Slope in Different Forms
The same slope can be communicated in several ways depending on the field. Mathematicians often leave slope as a fraction or decimal. Highway engineers may describe it as percent grade. Trigonometry may connect slope to an angle. Knowing how to convert among these forms is useful.
| Representation | Example | Meaning | Typical Use |
|---|---|---|---|
| Fraction | 3/4 | Rise 3 units for every run of 4 units | Algebra, geometry, exact math work |
| Decimal | 0.75 | Same ratio expressed numerically | Graphing, spreadsheets, analysis |
| Percent grade | 75% | Rise is 75% of the run | Roads, ramps, construction, terrain |
| Angle | 36.87 degrees | Inclination from the horizontal | Surveying, physics, trigonometry |
To convert decimal slope to percent grade, multiply by 100. A slope of 0.08 equals an 8% grade. To convert slope to angle, take the inverse tangent: angle = arctan(m). This is especially helpful in fields where inclination is easier to interpret as degrees than as a ratio.
Real-World Slope Statistics and Benchmarks
Slope is not just a classroom idea. It is used in standards, design codes, and public infrastructure. The figures below show commonly cited real benchmarks from accessibility, transportation, and geometric contexts.
| Application | Common Benchmark | Equivalent Slope | Source Context |
|---|---|---|---|
| Accessible ramp maximum running slope | 1:12 | 0.0833 or 8.33% | Widely used ADA accessibility standard |
| Angle of a 100% grade | 45 degrees | 1.0 slope | Rise equals run |
| Horizontal line | 0 degrees | 0% grade | No rise over run |
| Vertical line | 90 degrees conceptually | Undefined slope | Run equals zero |
The 1:12 ramp ratio is one of the clearest examples of slope in public life. It means that for every 1 unit of rise, there should be at least 12 units of horizontal run.
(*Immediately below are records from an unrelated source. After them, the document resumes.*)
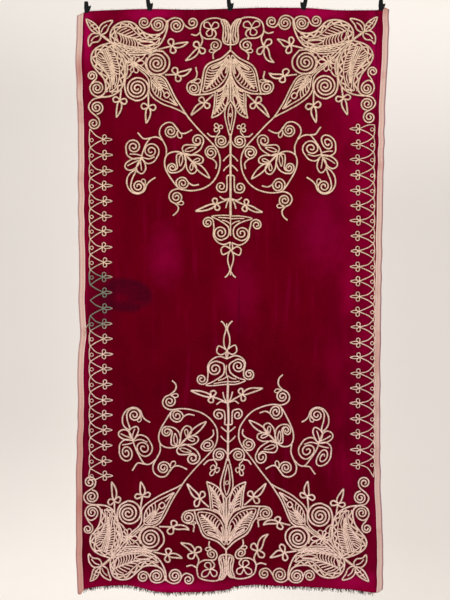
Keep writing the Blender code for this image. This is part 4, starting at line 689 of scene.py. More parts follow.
    def bar_and_scrolls(self) -> None:
        """The stepped bar, its scrolls and the finial."""
        self.line([(0, 214.6), (-10.5, 214.4), (-18.9, 215.6), (-13.1, 218.4), (-7.5, 221.8), (-1.9, 226)], 1.6)
        self.lines(1.3, [(0, 217.4), (-12.1, 216.4)], [(0, 223), (-4.1, 220.4), (-8.5, 219.2)])
        self.line([(0, 215), (0, 235)], 1.5)
        self.swirl([(-8.1, 221), (-2.9, 225.4), (-1.3, 230.4), (-2.9, 236), (-8.6, 239.2)], (-9.7, 231.8), 1.9,
                   CW)
        self.swirl([(0, 241.2), (-6.9, 243.6), (-13.1, 241), (-16.9, 235), (-16.6, 227), (-17.2, 220)],
                   (-22.7, 221.8), 1.8, CCW)
        self.ring([(0, 248.6), (-5.3, 245.2), (-9.3, 248), (-7.9, 253.6), (-2.1, 251.2)], 1.7)
        self.line([(0, 241.2), (-0.9, 245.6), (0, 249.6)], 1.6)
        self.line([(0, 249), (-2.3, 254), (-2.6, 261), (-0.7, 269), (-3.1, 274.2), (-5.7, 276.6)], 1.7)
        self.line([(0, 267), (0, 274.4)], 1.6)


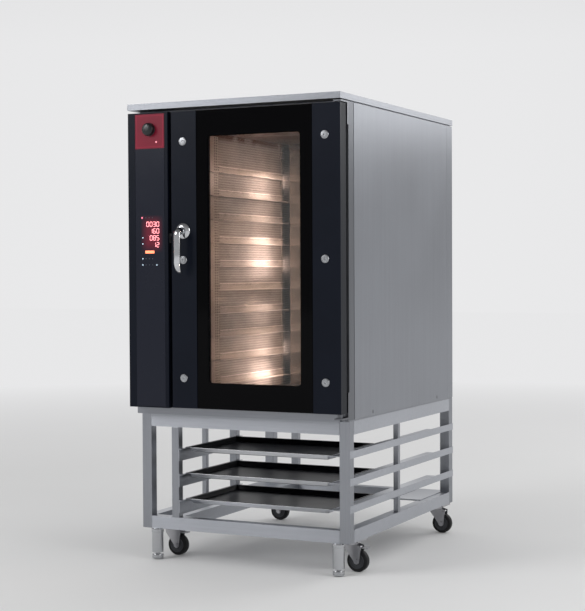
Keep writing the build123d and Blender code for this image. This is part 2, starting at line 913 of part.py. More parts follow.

As a decimal, that is 1/12 = 0.0833, and as a percent grade it is about 8.33%. This benchmark helps explain why slope matters in accessibility and why small differences in ratio can make a major difference in usability and compliance.
Slope-Intercept Form and Point-Slope Form
Once you calculate slope, you can use it to write the equation of a line. Two of the most common line forms are slope-intercept form and point-slope form.
Slope-Intercept Form
y = mx + b
In this equation, m is the slope and b is the y-intercept, which is where the line crosses the y-axis. If you know the slope and one point, you can solve for b and write the full equation of the line.
Point-Slope Form
y – y1 = m(x – x1)
This version is useful when you know the slope and one point on the line. It is especially helpful in algebra courses because it makes direct use of the slope and a known coordinate.
Suppose the slope is 2 and one point is (1, 2). Then point-slope form becomes y – 2 = 2(x – 1). If simplified, that gives y = 2x. In this case the y-intercept is 0.
Common Mistakes When Calculating Slope
- Mixing subtraction order: If you compute y2 – y1, be sure to compute x2 – x1 in the same order.
- Confusing rise and run: Rise corresponds to y-values, and run corresponds to x-values.
- Forgetting vertical lines: When x2 = x1, slope is undefined because division by zero is impossible.
- Misreading percent grade: A 10% grade is 0.10, not 10.0, as a decimal slope.
- Sign errors: A falling line should produce a negative slope.
How Slope Connects to Rate of Change
In many applications, slope is interpreted as a rate of change. If y depends on x, then slope tells you how much y changes for each 1 unit increase in x. If a graph shows miles traveled over time, the slope can represent speed. If a graph shows cost relative to units purchased, slope can represent price per unit. In economics, a line with a steeper slope indicates a stronger response in one variable relative to the other. In physics, slope can describe velocity from a position-time graph or acceleration from a velocity-time graph, depending on the variables involved.
This is why slope is foundational in calculus as well. While basic slope is measured between two points, calculus extends the idea to the slope at a single point on a curve through derivatives. So learning the line slope formula builds intuition for more advanced mathematics later.
Slope in Geography, Engineering, and Construction
Topographic maps, drainage plans, site grading documents, roof design, staircase layouts, and roadway profiles all rely on slope. Surveyors often work with rise-over-run relationships. Civil engineers evaluate slope to manage runoff, erosion risk, and road safety. Builders use slope in roof pitch calculations, where a roof might rise 6 inches for every 12 inches of horizontal run. Geologists use slope to characterize landforms and hillside stability. Even recreation mapping for trails and ski routes often uses slope or grade to classify difficulty.
For educational readers, slope can also be visualized physically. Imagine a ladder leaning against a wall. If the ladder becomes steeper, the vertical rise increases relative to the horizontal distance from the wall. That change in steepness is exactly what slope measures.
Worked Examples
Example 1: Positive Slope
Points: (2, 3) and (6, 11)
m = (11 – 3) / (6 – 2) = 8 / 4 = 2
The line rises 2 units for every 1 unit to the right.
Example 2: Negative Slope
Points: (1, 9) and (5, 1)
m = (1 – 9) / (5 – 1) = -8 / 4 = -2
The line falls 2 units for every 1 unit to the right.
Example 3: Zero Slope
Points: (2, 7) and (9, 7)
m = (7 – 7) / (9 – 2) = 0 / 7 = 0
The line is horizontal.
Example 4: Undefined Slope
Points: (4, 1) and (4, 9)
m = (9 – 1) / (4 – 4) = 8 / 0
Division by zero is undefined, so the line is vertical.
Authoritative References for Further Learning
Explore additional educational and technical background from trusted public sources:
U.S. Geological Survey
NOAA Education
U.S. Access Board ADA Standards
Final Answer: What Is the Equation for Calculating Slope?
The equation for calculating slope is m = (y2 – y1) / (x2 – x1). It means “change in y divided by change in x,” or more simply, rise over run. This formula tells you how steep a line is, whether it rises or falls, and how fast one quantity changes relative to another. Once you understand this one equation, you can read graphs better, write line equations, interpret rates of change, and apply mathematics in real-world settings ranging from algebra homework to engineering design.